**SUPPLIED INFORMATION**
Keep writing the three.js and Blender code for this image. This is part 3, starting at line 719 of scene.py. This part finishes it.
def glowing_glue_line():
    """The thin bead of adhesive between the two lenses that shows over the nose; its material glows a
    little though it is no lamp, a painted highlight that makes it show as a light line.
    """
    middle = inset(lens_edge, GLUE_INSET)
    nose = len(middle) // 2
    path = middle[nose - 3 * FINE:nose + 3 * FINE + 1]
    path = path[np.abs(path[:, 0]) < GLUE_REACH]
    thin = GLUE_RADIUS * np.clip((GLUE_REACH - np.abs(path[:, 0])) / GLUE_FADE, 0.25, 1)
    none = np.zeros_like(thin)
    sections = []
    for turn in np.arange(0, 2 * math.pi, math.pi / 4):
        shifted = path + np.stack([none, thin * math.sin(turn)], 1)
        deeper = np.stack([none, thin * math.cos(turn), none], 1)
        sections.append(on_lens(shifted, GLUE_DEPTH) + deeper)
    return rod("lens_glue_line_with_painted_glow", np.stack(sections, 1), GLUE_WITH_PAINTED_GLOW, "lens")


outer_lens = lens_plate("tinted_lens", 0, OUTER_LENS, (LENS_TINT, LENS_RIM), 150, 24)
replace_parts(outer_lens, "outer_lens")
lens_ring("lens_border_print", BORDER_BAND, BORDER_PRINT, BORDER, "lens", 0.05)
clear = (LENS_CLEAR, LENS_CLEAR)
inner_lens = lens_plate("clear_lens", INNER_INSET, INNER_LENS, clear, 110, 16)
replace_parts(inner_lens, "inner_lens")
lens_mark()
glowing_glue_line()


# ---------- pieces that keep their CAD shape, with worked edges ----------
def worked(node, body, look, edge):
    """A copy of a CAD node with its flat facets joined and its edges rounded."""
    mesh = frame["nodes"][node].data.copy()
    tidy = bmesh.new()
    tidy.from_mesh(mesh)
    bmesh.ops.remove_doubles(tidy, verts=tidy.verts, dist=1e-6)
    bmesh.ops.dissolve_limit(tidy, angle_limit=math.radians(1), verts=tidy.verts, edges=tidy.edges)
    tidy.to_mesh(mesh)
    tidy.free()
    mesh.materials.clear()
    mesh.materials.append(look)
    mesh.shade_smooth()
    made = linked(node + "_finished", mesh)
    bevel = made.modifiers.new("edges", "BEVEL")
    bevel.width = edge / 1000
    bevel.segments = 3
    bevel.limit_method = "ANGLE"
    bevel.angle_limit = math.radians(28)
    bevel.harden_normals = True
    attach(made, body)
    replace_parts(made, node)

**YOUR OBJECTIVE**
From the top of the listing above, restate each line word for word up to and including the line with "LENS_RIM), 150, 24)"; add nothing else.

**IN RESPONSE**
Keep writing the three.js and Blender code for this image. This is part 3, starting at line 719 of scene.py. This part finishes it.
def glowing_glue_line():
    """The thin bead of adhesive between the two lenses that shows over the nose; its material glows a
    little though it is no lamp, a painted highlight that makes it show as a light line.
    """
    middle = inset(lens_edge, GLUE_INSET)
    nose = len(middle) // 2
    path = middle[nose - 3 * FINE:nose + 3 * FINE + 1]
    path = path[np.abs(path[:, 0]) < GLUE_REACH]
    thin = GLUE_RADIUS * np.clip((GLUE_REACH - np.abs(path[:, 0])) / GLUE_FADE, 0.25, 1)
    none = np.zeros_like(thin)
    sections = []
    for turn in np.arange(0, 2 * math.pi, math.pi / 4):
        shifted = path + np.stack([none, thin * math.sin(turn)], 1)
        deeper = np.stack([none, thin * math.cos(turn), none], 1)
        sections.append(on_lens(shifted, GLUE_DEPTH) + deeper)
    return rod("lens_glue_line_with_painted_glow", np.stack(sections, 1), GLUE_WITH_PAINTED_GLOW, "lens")


outer_lens = lens_plate("tinted_lens", 0, OUTER_LENS, (LENS_TINT, LENS_RIM), 150, 24)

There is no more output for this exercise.